Abstract

Metal–Organic Frameworks (MOFs) offer considerable potential for applications in adsorption due to their large pore volumes and surface areas. Studies on mechanical stability of MOFs are scarce. Seminal experimental work has shed a new light on the role that elastic constants play in establishing the structural stability of the prototypical ZIF-8 MOF, with its elastic deformation mechanism being linked to the pliant ZnN4 tetrahedra (Tan et al., 2012). Over the past decade several classical flexible force fields have been proposed to study the physical properties of the system using simulations (Zheng et al., 2012; Hu et al., 2012; Zhang et al., 2013, Wu et al., 2014; Krokidas et al., 2015; Weng and Schmidt, 2019; Dürholt et al. 2019). In this work, we evaluated the majority of them for reproducing structural and mechanical properties (unit cell sizes as a function of temperature and pressure, and elastic constants as a function of pressure), compared them to existing DFT calculations (Tan et al., 2012; Maul et al., 2019) and found that they provide different results under the same testing conditions.
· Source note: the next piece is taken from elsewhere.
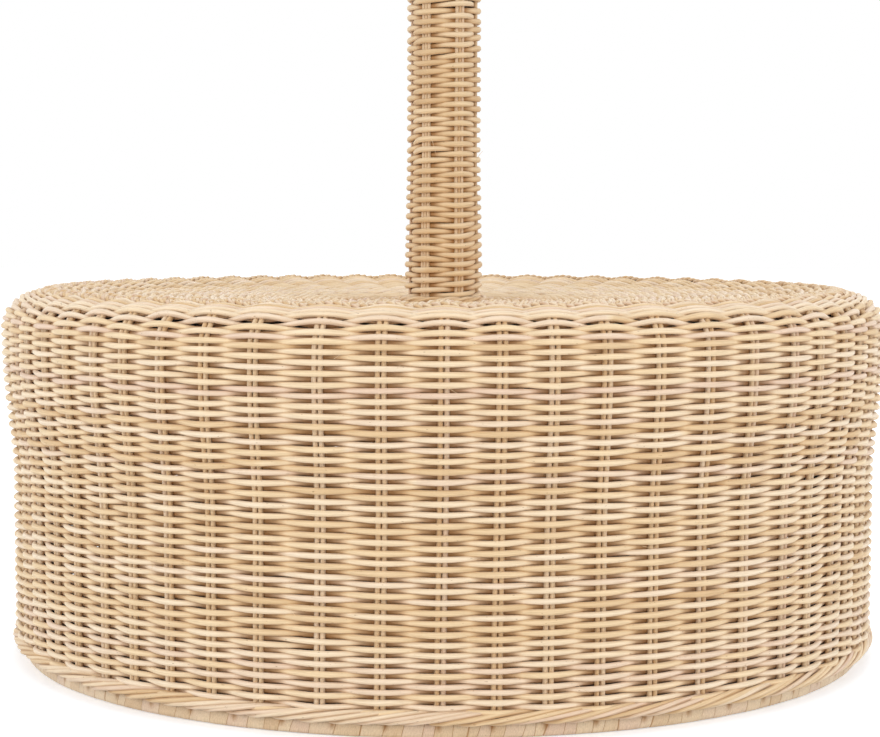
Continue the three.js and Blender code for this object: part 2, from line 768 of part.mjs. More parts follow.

The obtained results provide insight into the relationship between fundamental elastic properties and the chosen force field parametrization, allowing us to characterize the applicability of each of the force fields. Furthermore, the employed two-code approach allowed us to find significant discrepancies in elastic constant values for the same force field between methodologies that employ different energy minimization algorithms, suggesting that eigenmode-following approaches might be needed to guarantee true minimum energy configurations for ZIFs.